Hearing Loss

Disease affecting the external and/or middle ear produce a CONDUCTIVE hearing loss: Disease affecting the cochlear and auditory nerves produce a SENSORINEURAL LossHearing normally develops during the first half dozen years of life. If the brain does not receive appropriate stimulation during this time it does not have the subsequent capabilities of hearing. This occurs in congenital or pre-lingual deafness.

Depending on which section of the ear that is affected, two main types of hearing loss can be identified.

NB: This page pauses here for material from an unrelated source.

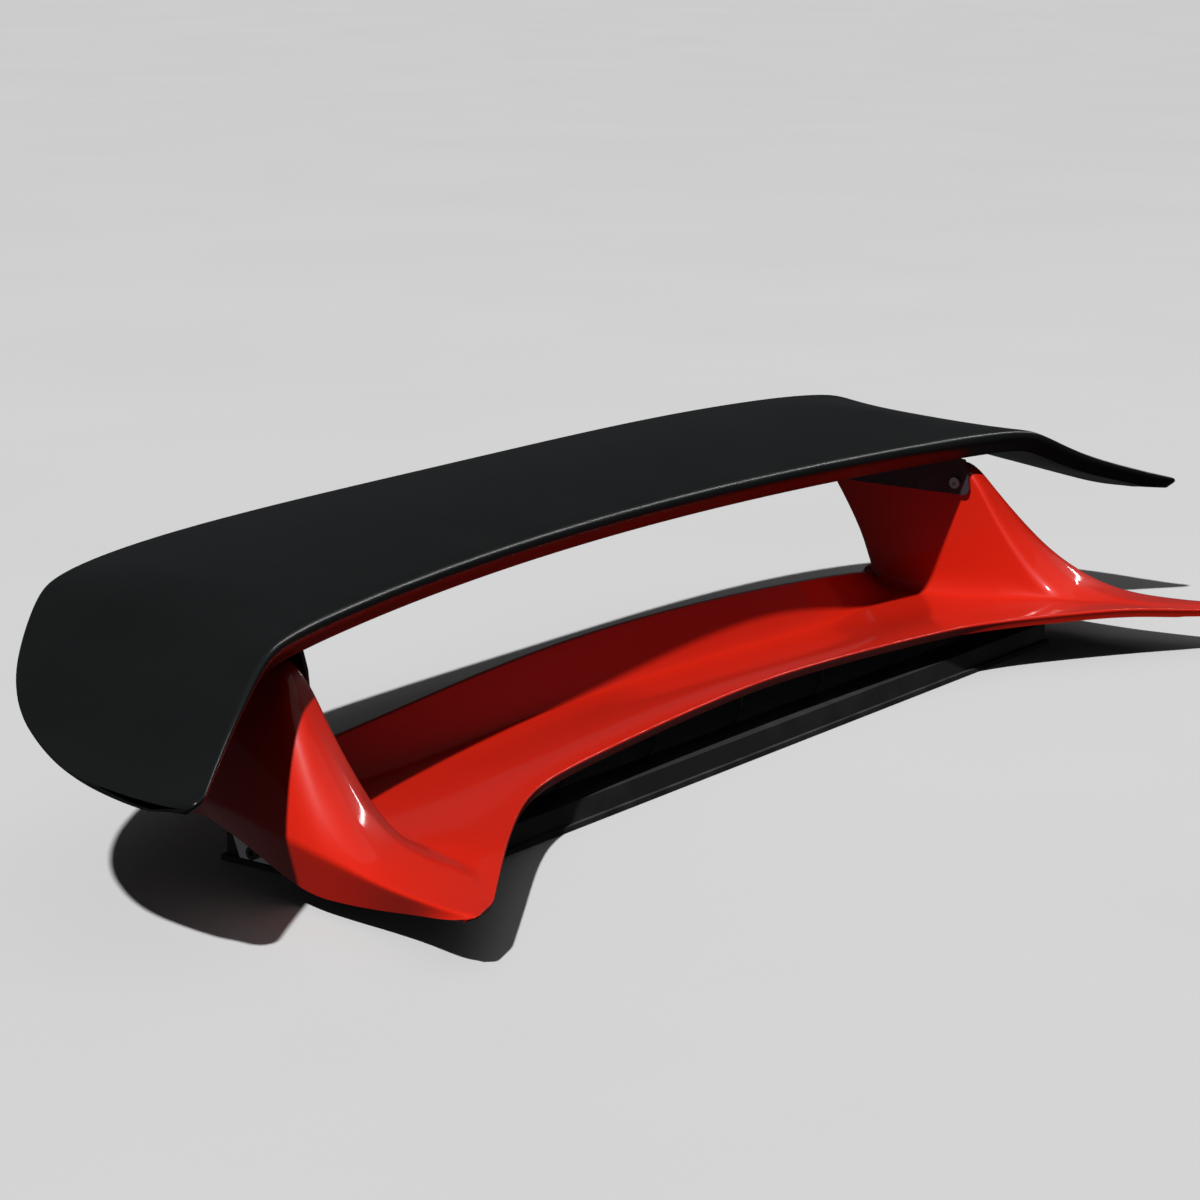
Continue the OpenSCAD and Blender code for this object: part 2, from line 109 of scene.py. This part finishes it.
class Finish:
    """A surface finish, built from nodes on Object coordinates, so that patterns have real sizes."""

    def __init__(self, name):
        self.material = bpy.data.materials.new(name)
        self.material.use_nodes = True
        self.tree = self.material.node_tree
        self.shader = self.tree.nodes["Principled BSDF"]
        self.place = self.node("ShaderNodeTexCoord", output="Object")

    def node(self, kind, settings=None, inputs=None, output=0):
        """One node of a kind: its settings first, then values or links for its inputs."""
        made = self.tree.nodes.new(kind)
        for key, value in (settings or {}).items():
            setattr(made, key, value)
        for key, value in (inputs or {}).items():
            self.feed(made.inputs[key], value)
        return Wire(self, made.outputs[output])

    def feed(self, socket, value):
        """Links a wire to a socket, or sets the socket's own value."""
        if isinstance(value, Wire):
            self.tree.links.new(value.socket, socket)
        elif np.isscalar(value):
            socket.default_value = value
        else:
            socket.default_value = (*value, 1) if len(socket.default_value) == 4 else value

    def stretched(self, scale, turn=(0, 0, 0)):
        """Object coordinates turned, then scaled apart along each axis."""
        return self.node("ShaderNodeMapping", {}, {"Vector": self.place, "Scale": scale, "Rotation": turn})

    def noise(self, size, detail=2.0, rough=0.5, where=None):
        """Soft noise from 0 to 1 whose lumps are about size metres across."""
        return self.node("ShaderNodeTexNoise", {}, {"Vector": where or self.place, "Scale": 1.0 / size,
                                                    "Detail": detail, "Roughness": rough})

    def cells(self, size):
        """Distance to scattered points about size metres apart."""
        return self.node("ShaderNodeTexVoronoi", {}, {"Vector": self.place, "Scale": 1.0 / size}, "Distance")

    def band(self, wire, low, high):
        """0 below low, 1 above high and a straight ramp between them."""
        return self.node("ShaderNodeMapRange", {}, {0: wire, 1: low, 2: high, 3: 0.0, 4: 1.0})

    def blend(self, mask, a, b):
        """Colour a where the mask is 0 and b where it is 1."""
        return self.node("ShaderNodeMix", {"data_type": "RGBA"}, {0: mask, 6: a, 7: b}, 2)

    def bump(self, height, depth):
        """A normal tilted by a height wire, where a height of 1 stands depth metres proud."""
        return self.node("ShaderNodeBump", {}, {"Height": height, "Distance": depth, "Strength": 1.0})

    def done(self, **sockets):
        """Feeds the shader; a name's underscores stand for spaces."""
        for key, value in sockets.items():
            self.feed(self.shader.inputs[key.replace("_", " ")], value)
        return self.material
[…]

  • Any problem in the outer or middle ear that prevents the ear from conducting sound properly is known as a conductive hearing loss. Conductive hearing losses are usually mild or moderate in nature and in some cases can be temporary. In many cases, medication, surgery or hearing aids can help.
  • A problem in the cochlea caused by missing or damaged sensory cells (inner hair cells) can cause sensorineural hearing loss. This type of hearing loss is usually permanent and can be classed as mild, moderate, severe or profound. Severe or profound hearing loss can usually be helped with a cochlear implant. However, in rare cases when the auditory nerve itself is damged a cochlear implant would be unsuitable. In such cases a brain stem implant could be considered.

There are many causes of sensorineural hearing loss. The common principle is that the delicate inner ear hair cells become so damaged that they are unable to respond and transmit any meaningful signals to the auditory cortex that there is effectively no useable hearing.